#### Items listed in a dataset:
--
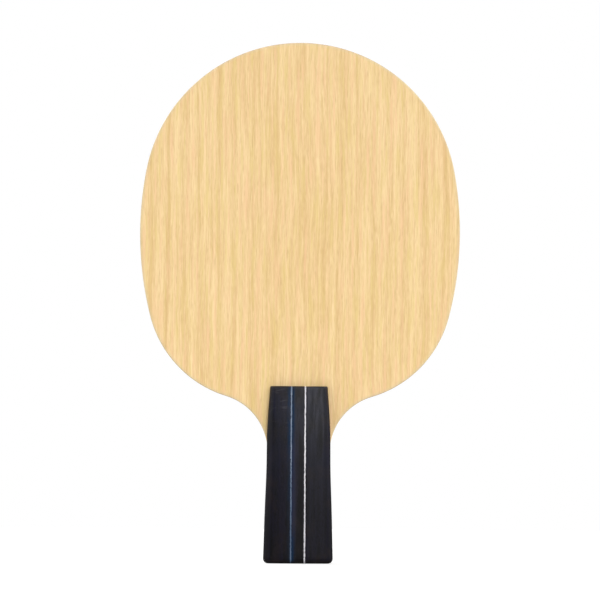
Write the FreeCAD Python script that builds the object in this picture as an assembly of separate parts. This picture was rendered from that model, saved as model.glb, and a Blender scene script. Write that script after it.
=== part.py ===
import FreeCAD, Part
import math
import os

# Table tennis paddle of the Chinese penhold kind: a bare wooden blade with a short handle.
#
# The blade is five wooden plies glued face to face. Every ply runs the full length, from the crown
# of the head down through the handle as its tongue. A laminated scale is glued to each side of the
# tongue, and the handle is then shaped as one, so the tongue and both scales are flush all round.
# Each scale is five strips side by side: three thick dark blocks with a thin blue veneer and a thin
# white veneer between them.
#
# Frame: millimetres, +Z from the butt of the handle to the crown, X across the width, Y through the
# thickness. The front faces -Y. The origin is the centre of the butt end. The two scales are alike,
# a half turn about Z apart, and the strips of each are named as seen by someone facing that scale.

# Overall sizes
OVERALL_LENGTH = 244.0
HEAD_WIDTH = 150.0
HANDLE_LENGTH = 83.0

# Head outline: a chain of tangent arcs, mirrored about the centre line
CROWN_RADIUS = 73.5
SIDE_RADIUS = 157.0
CHEEK_RADIUS = 52.7
NECK_RADIUS = 27.5
CHEEK_START_DEGREES = 14.5  # how far below the widest point the side arc gives way to the cheek arc
NECK_INSET = 0.35  # how far the neck arcs run in past the sides of the handle

# Plies, from each face inwards
FACE_PLY = 0.6
INNER_PLY = 0.8
CORE_PLY = 3.1
EDGE_ROUNDING = 0.45  # on the outer edge of both face plies

# Handle stations from butt to top: height, half width, scale thickness, corner radius
NECK_STATION = (58.0, 14.9, 7.5, 4.0)  # the narrow of the handle, where the neck arcs run in
HANDLE_STATIONS = (
    (0.0, 16.45, 8.6, 4.4),
    (16.0, 15.98, 8.55, 4.4),
    (32.0, 15.44, 8.4, 4.3),
    (46.0, 14.98, 8.1, 4.2),
    NECK_STATION,
    (70.0, 14.43, 6.3, 3.5),
    (HANDLE_LENGTH, 13.45, 4.4, 2.8),
)
SCALE_CROWN_RADIUS = 120.0  # the gentle crown across each scale
BUTT_ROUNDING = 2.2
TOP_ROUNDING = 0.6

# Veneers of the front scale: the X of the middle of each, and the thickness of both
BLUE_VENEER_MIDDLE = -3.45
WHITE_VENEER_MIDDLE = 3.05
VENEER = 0.7

# Values worked out from the sizes above
BLADE_THICKNESS = 2 * (FACE_PLY + INNER_PLY) + CORE_PLY
HALF_BLADE = BLADE_THICKNESS / 2
REACH = OVERALL_LENGTH  # past the part in every direction


def vector(x, y, z):
    return FreeCAD.Vector(x, y, z)


def block(low, high):
    """A box from its lowest corner to its highest."""
    size = high.sub(low)
    return Part.makeBox(size.x, size.y, size.z, low)


def arc_centres():
    """Centres of the crown, side, cheek and neck arcs of the right half, as (x, z)."""
    crown = (0.0, OVERALL_LENGTH - CROWN_RADIUS)
    side_x = HEAD_WIDTH / 2 - SIDE_RADIUS
    side_drop = math.sqrt((SIDE_RADIUS - CROWN_RADIUS) ** 2 - side_x**2)
    side = (side_x, crown[1] - side_drop)
    turn = math.radians(CHEEK_START_DEGREES)
    inward = SIDE_RADIUS - CHEEK_RADIUS
    cheek = (side[0] + inward * math.cos(turn), side[1] - inward * math.sin(turn))
    neck_x = NECK_STATION[1] - NECK_INSET + NECK_RADIUS
    neck_drop = math.sqrt((CHEEK_RADIUS + NECK_RADIUS) ** 2 - (neck_x - cheek[0]) ** 2)
    neck = (neck_x, cheek[1] - neck_drop)
    return crown, side, cheek, neck


def on_circle(centre, radius, degrees):
    """A point (x, z) on a circle, with the angle from +X towards +Z."""
    turn = math.radians(degrees)
    return (centre[0] + radius * math.cos(turn), centre[1] + radius * math.sin(turn))


def heading(start, end):
    """The angle from one (x, z) to another, in degrees."""
    return math.degrees(math.atan2(end[1] - start[1], end[0] - start[0]))


def head_arcs():
    """The right half of the head, from crown to neck: (start, middle, end) of each arc."""
    crown, side, cheek, neck = arc_centres()
    crown_end = heading(side, crown)
    cheek_end = heading(cheek, neck)
    spans = (
        (crown, CROWN_RADIUS, 90.0, crown_end),
        (side, SIDE_RADIUS, crown_end, -CHEEK_START_DEGREES),
        (cheek, CHEEK_RADIUS, -CHEEK_START_DEGREES, cheek_end),
        (neck, NECK_RADIUS, cheek_end + 180.0, 180.0),
    )
    return [
        tuple(on_circle(centre, radius, turn) for turn in (first, (first + last) / 2, last))
        for centre, radius, first, last in spans
    ]


def head_wire(y):
    """The closed head outline at a height y, ending in a straight line inside the tongue."""
    right = [[vector(x, y, z) for x, z in arc] for arc in head_arcs()]
    left = [[vector(-p.x, p.y, p.z) for p in reversed(arc)] for arc in reversed(right)]
    edges = [Part.Arc(*arc).toShape() for arc in right]
    edges.append(Part.makeLine(right[-1][-1], left[0][0]))
    edges += [Part.Arc(*arc).toShape() for arc in left]
    return Part.Wire(edges)


def head_plate(low, high, rounded_face=None):
    """The head as a plate from y = low to y = high. The edge on rounded_face is eased."""
    plate = Part.Face(head_wire(low)).extrude(vector(0, high - low, 0))
    if rounded_face is None:
        return plate
    edges = [
        edge
        for edge in plate.Edges
        if isinstance(edge.Curve, Part.Circle)
        and all(abs(v.Point.y - rounded_face) < 1e-6 for v in edge.Vertexes)
    ]
    return plate.makeFillet(EDGE_ROUNDING, edges)


def handle_section(z, half_width, scale_thickness, corner):
    """A cross-section of the handle: flat sides, crowned faces and tangent round corners."""
    half_depth = HALF_BLADE + scale_thickness
    crown_y = half_depth - SCALE_CROWN_RADIUS
    corner_x = half_width - corner
    corner_y = crown_y + math.sqrt((SCALE_CROWN_RADIUS - corner) ** 2 - corner_x**2)
    tilt = math.atan2(corner_x, corner_y - crown_y)  # of the crown where the corner meets it
    middle = math.pi / 4 - tilt / 2
    side_end = (half_width, corner_y)
    corner_middle = (corner_x + corner * math.cos(middle), corner_y + corner * math.sin(middle))
    crown_end = (
        SCALE_CROWN_RADIUS * math.sin(tilt),
        crown_y + SCALE_CROWN_RADIUS * math.cos(tilt),
    )

    def left(point):
        return (-point[0], point[1])

    back_half = (
        ((half_width, -corner_y), side_end),
        (side_end, corner_middle, crown_end),
        (crown_end, (0.0, half_depth), left(crown_end)),
        (left(crown_end), left(corner_middle), left(side_end)),
    )
    edges = []
    for turn in (1, -1):  # the front half is the back half, given half a turn about Z
        for points in back_half:
            ends = [vector(turn * x, turn * y, z) for x, y in points]
            curve = Part.LineSegment(*ends) if len(ends) == 2 else Part.Arc(*ends)
            edges.append(curve.toShape())
    return Part.Wire(edges)


def handle_envelope():
    """The shaped handle as one solid, before it is divided into tongue and scales."""
    solid = Part.makeLoft([handle_section(*station) for station in HANDLE_STATIONS], True, False)
    for height, rounding in ((0.0, BUTT_ROUNDING), (HANDLE_LENGTH, TOP_ROUNDING)):
        rim = [
            edge
            for edge in solid.Edges
            if abs(edge.BoundBox.ZMin - height) < 1e-3 and abs(edge.BoundBox.ZMax - height) < 1e-3
        ]
        solid = solid.makeFillet(rounding, rim)
    return solid


def ply(envelope, low, high, rounded_face=None):
    """One ply of the blade, from y = low to y = high: its head and its tongue."""
    tongue = envelope.common(block(vector(-REACH, low, -REACH), vector(REACH, high, REACH)))
    return head_plate(low, high, rounded_face).fuse(tongue)


def plies(envelope):
    """The five plies by node name, front to back."""
    inner = HALF_BLADE - FACE_PLY
    core = CORE_PLY / 2
    return {
        "front_face_ply": ply(envelope, -HALF_BLADE, -inner, -HALF_BLADE),
        "front_inner_ply": ply(envelope, -inner, -core),
        "core_ply": ply(envelope, -core, core),
        "back_inner_ply": ply(envelope, core, inner),
        "back_face_ply": ply(envelope, inner, HALF_BLADE, HALF_BLADE),
    }


def scale_strips(envelope):
    """The five strips of the front scale by name, left to right."""
    half_veneer = VENEER / 2
    cuts = (
        ("left_block", -REACH, BLUE_VENEER_MIDDLE - half_veneer),
        ("blue_veneer", BLUE_VENEER_MIDDLE - half_veneer, BLUE_VENEER_MIDDLE + half_veneer),
        ("centre_block", BLUE_VENEER_MIDDLE + half_veneer, WHITE_VENEER_MIDDLE - half_veneer),
        ("white_veneer", WHITE_VENEER_MIDDLE - half_veneer, WHITE_VENEER_MIDDLE + half_veneer),
        ("right_block", WHITE_VENEER_MIDDLE + half_veneer, REACH),
    )
    return {
        name: envelope.common(
            block(vector(low, -REACH, -REACH), vector(high, -HALF_BLADE, REACH))
        )
        for name, low, high in cuts
    }


def scales(envelope):
    """The strips of both scales by node name. The back scale is the front one, turned about Z."""
    nodes = {}
    for name, strip in scale_strips(envelope).items():
        turned = strip.copy()
        turned.rotate(vector(0, 0, 0), vector(0, 0, 1), 180)
        nodes["front_scale_" + name] = strip
        nodes["back_scale_" + name] = turned
    return nodes


def main():
    os.makedirs("parts", exist_ok=True)
    envelope = handle_envelope()
    for name, shape in {**plies(envelope), **scales(envelope)}.items():
        shape.exportStep(f"parts/{name}.step")


main()
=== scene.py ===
import math

import bpy
import numpy as np
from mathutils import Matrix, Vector, noise
from mathutils.bvhtree import BVHTree


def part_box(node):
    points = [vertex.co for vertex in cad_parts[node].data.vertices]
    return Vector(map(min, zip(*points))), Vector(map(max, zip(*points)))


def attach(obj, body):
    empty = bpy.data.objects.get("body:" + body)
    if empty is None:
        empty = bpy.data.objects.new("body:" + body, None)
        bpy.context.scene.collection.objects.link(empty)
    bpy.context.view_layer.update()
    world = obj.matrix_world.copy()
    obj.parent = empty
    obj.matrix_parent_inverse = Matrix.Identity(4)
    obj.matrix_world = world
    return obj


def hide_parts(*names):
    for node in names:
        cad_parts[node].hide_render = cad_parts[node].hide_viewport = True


# A bare penhold table tennis blade: five glued plies, with a laminated scale on each side of the
# tongue. Every piece is a finely divided copy of its CAD node, sanded a little at its edges, and
# stands for that node. Shapes are in metres and materials work in millimetres.

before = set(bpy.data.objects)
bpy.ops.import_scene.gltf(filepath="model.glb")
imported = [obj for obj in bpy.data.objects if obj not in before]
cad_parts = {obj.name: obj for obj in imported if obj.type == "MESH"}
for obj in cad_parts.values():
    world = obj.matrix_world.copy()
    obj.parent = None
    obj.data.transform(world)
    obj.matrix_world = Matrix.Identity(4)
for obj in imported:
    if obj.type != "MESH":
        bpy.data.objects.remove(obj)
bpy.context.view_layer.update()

MM = 0.001
PLIES = ("front_face_ply", "front_inner_ply", "core_ply", "back_inner_ply", "back_face_ply")
STRIPS = ("left_block", "blue_veneer", "centre_block", "white_veneer", "right_block")

# Finely divided shapes
OUTLINE_STEP = 0.7 * MM  # between points along a ply's outline
ROW_STEP = 1.2 * MM  # between rows along a scale
SEAM_EASE = 0.04 * MM  # the hairline bevel on both sides of every glue line
FACE_ROUNDING = 0.45 * MM  # the sanded edge round both playing faces
WEAR_WIDTH = 1.6 * MM  # how far in from its outline a playing face is worn
FLAT_INSET = 2.4 * MM  # how far in from its outline the flat of a playing face starts
BUTT_ROUNDING = 2.2 * MM
TOP_ROUNDING = 0.6 * MM
RIM_ROWS, BUTT_ROWS, TOP_ROWS = 6, 10, 6  # rows round each of these roundings
RIM_SHARP, SCALE_SHARP = 50.0, 40.0  # edges bent by more degrees than this look sharp
NECK_BLEND = 9.0 * MM  # how far above the neck the rim's rounding is full
CORNER = 4.0 * MM  # how far inside a scale's corners the rays that measure them meet
CORNER_POINTS, SIDE_POINTS = 12, 5  # points round a scale's corner, and up its side
OUTER_POINTS, CENTRE_POINTS, VENEER_POINTS = 8, 7, 2  # points over the crown of a strip
SEAM_CLEARANCE = 0.1 * MM  # how far a ray keeps from a scale's glued side
END_CLEARANCE = 0.002 * MM  # how far a ray keeps from both ends of a scale
RAY_START = 60.0 * MM  # how far out a ray starts
SETTLING = 6  # rounds of smoothing along a scale
SANDING = 0.035 * MM  # how unevenly the rim was sanded
BROAD_SANDING, FINE_SANDING = 9.0 * MM, 2.3 * MM  # the lengths of its waves
SOFTNESS = {"face": 0.5, "inner": 0.7, "core": 1.6}  # how deep sanding bites into each wood
TONGUE_SANDING = 0.3  # the share of the sanding that the tongue gets
SEAM_WEAR, RIM_WEAR = 0.3, 0.5  # wear at a glue line, and at both ends of the rim's rounding
WANDER = 0.11 * MM  # how far the thin veneers of a scale stray from a straight line
SLOW_WANDER, QUICK_WANDER = 11.0, 2.1  # the lengths of its waves, in millimetres
SAME = 0.01 * MM  # places closer than this are one place


# ---------------------------------------------------------------- shapes


def smooth_loop(points, step):
    """A smooth closed curve through the points, as points about one step apart.

    A span more than four times as long as one beside it is straight.
    """
    curve = []
    for i in range(len(points)):
        a, b, c, d = (points[(i + k) % len(points)] for k in (-1, 0, 1, 2))
        if (c - b).length > 4 * min((b - a).length, (d - c).length):
            curve += [b.lerp(c, t) for t in np.linspace(0, 1, round((c - b).length / step))[:-1]]
            continue
        tb = (b - a).length ** 0.5
        tc = tb + (c - b).length ** 0.5
        td = tc + (d - c).length ** 0.5
        count = max(1, round((c - b).length / step))
        for t in np.linspace(tb, tc, count, endpoint=False):
            ab = a.lerp(b, t / tb)
            bc = b.lerp(c, (t - tb) / (tc - tb))
            cd = c.lerp(d, (t - tc) / (td - tc))
            abc = ab.lerp(bc, t / tc)
            bcd = bc.lerp(cd, (t - tb) / (td - tb))
            curve.append(abc.lerp(bcd, (t - tb) / (tc - tb)))
    return curve


def ply_outline():
    """The outline that all five plies share, in order round the head, as (x, z)."""
    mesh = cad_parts["core_ply"].data
    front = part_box("core_ply")[0].y
    corners = {}
    for face in mesh.polygons:
        if abs(face.normal.y) < 0.5:
            for index in face.vertices:
                place = mesh.vertices[index].co
                if abs(place.y - front) < SAME:
                    corners[(round(place.x / MM, 2), round(place.z / MM, 2))] = place
    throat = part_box("front_scale_centre_block")[1].z  # all of the outline can be seen from here
    ordered = sorted(corners.values(), key=lambda p: math.atan2(p.z - throat, p.x))
    return smooth_loop([Vector((p.x, p.z)) for p in ordered], OUTLINE_STEP)


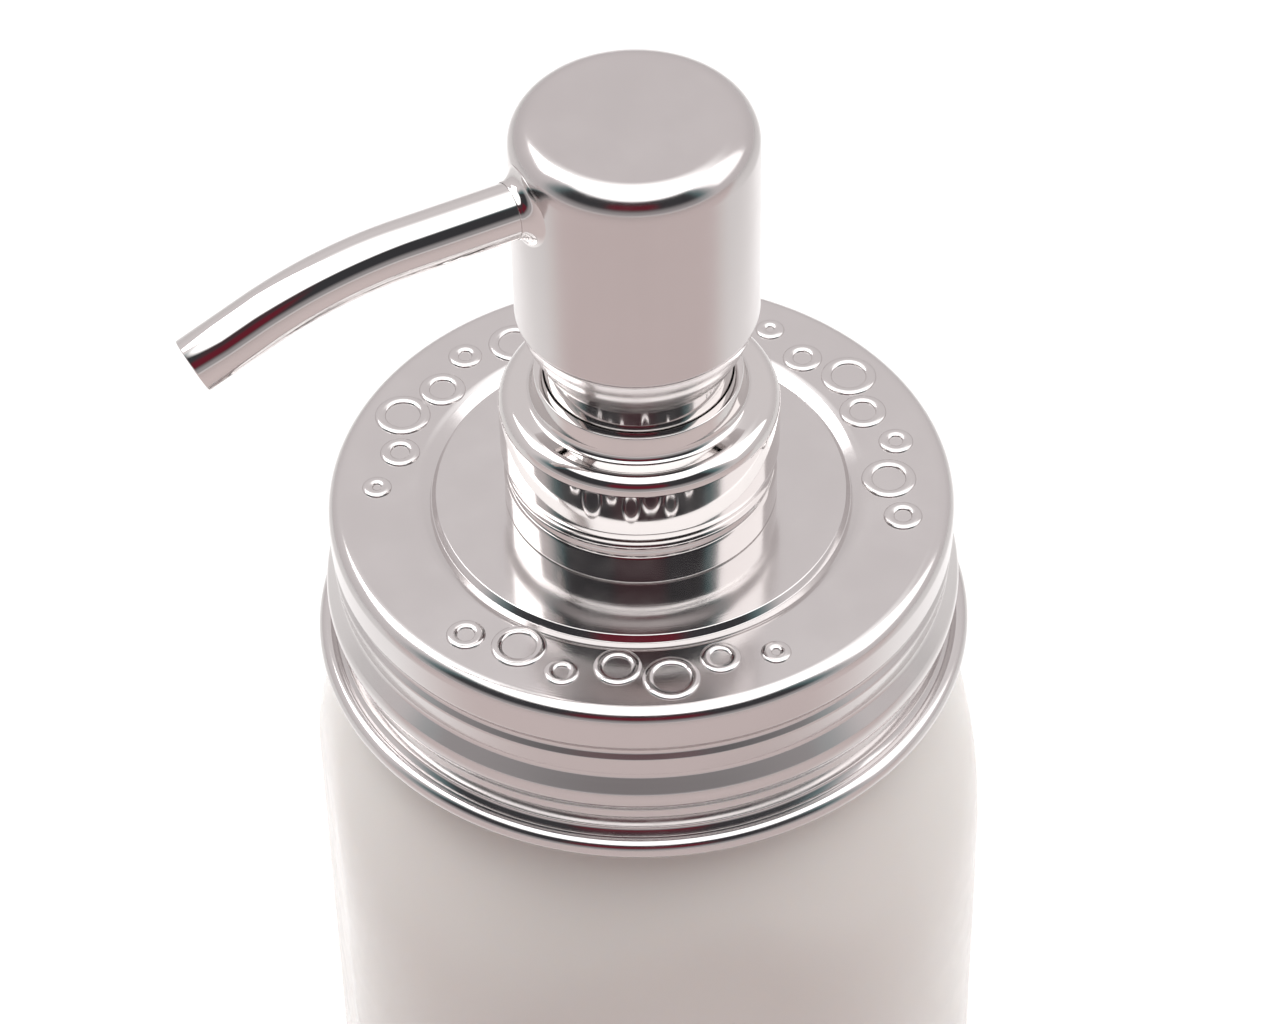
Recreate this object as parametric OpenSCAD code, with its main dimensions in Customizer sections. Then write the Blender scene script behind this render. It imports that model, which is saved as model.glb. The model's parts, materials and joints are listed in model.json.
--
In the data above, find the line that contains "for name, strip" and the line that contains "obj.parent = empty". Repeat exactly those lines and every line between them, and only those.

    for name, strip in scale_strips(envelope).items():
        turned = strip.copy()
        turned.rotate(vector(0, 0, 0), vector(0, 0, 1), 180)
        nodes["front_scale_" + name] = strip
        nodes["back_scale_" + name] = turned
    return nodes


def main():
    os.makedirs("parts", exist_ok=True)
    envelope = handle_envelope()
    for name, shape in {**plies(envelope), **scales(envelope)}.items():
        shape.exportStep(f"parts/{name}.step")


main()
=== scene.py ===
import math

import bpy
import numpy as np
from mathutils import Matrix, Vector, noise
from mathutils.bvhtree import BVHTree


def part_box(node):
    points = [vertex.co for vertex in cad_parts[node].data.vertices]
    return Vector(map(min, zip(*points))), Vector(map(max, zip(*points)))


def attach(obj, body):
    empty = bpy.data.objects.get("body:" + body)
    if empty is None:
        empty = bpy.data.objects.new("body:" + body, None)
        bpy.context.scene.collection.objects.link(empty)
    bpy.context.view_layer.update()
    world = obj.matrix_world.copy()
    obj.parent = empty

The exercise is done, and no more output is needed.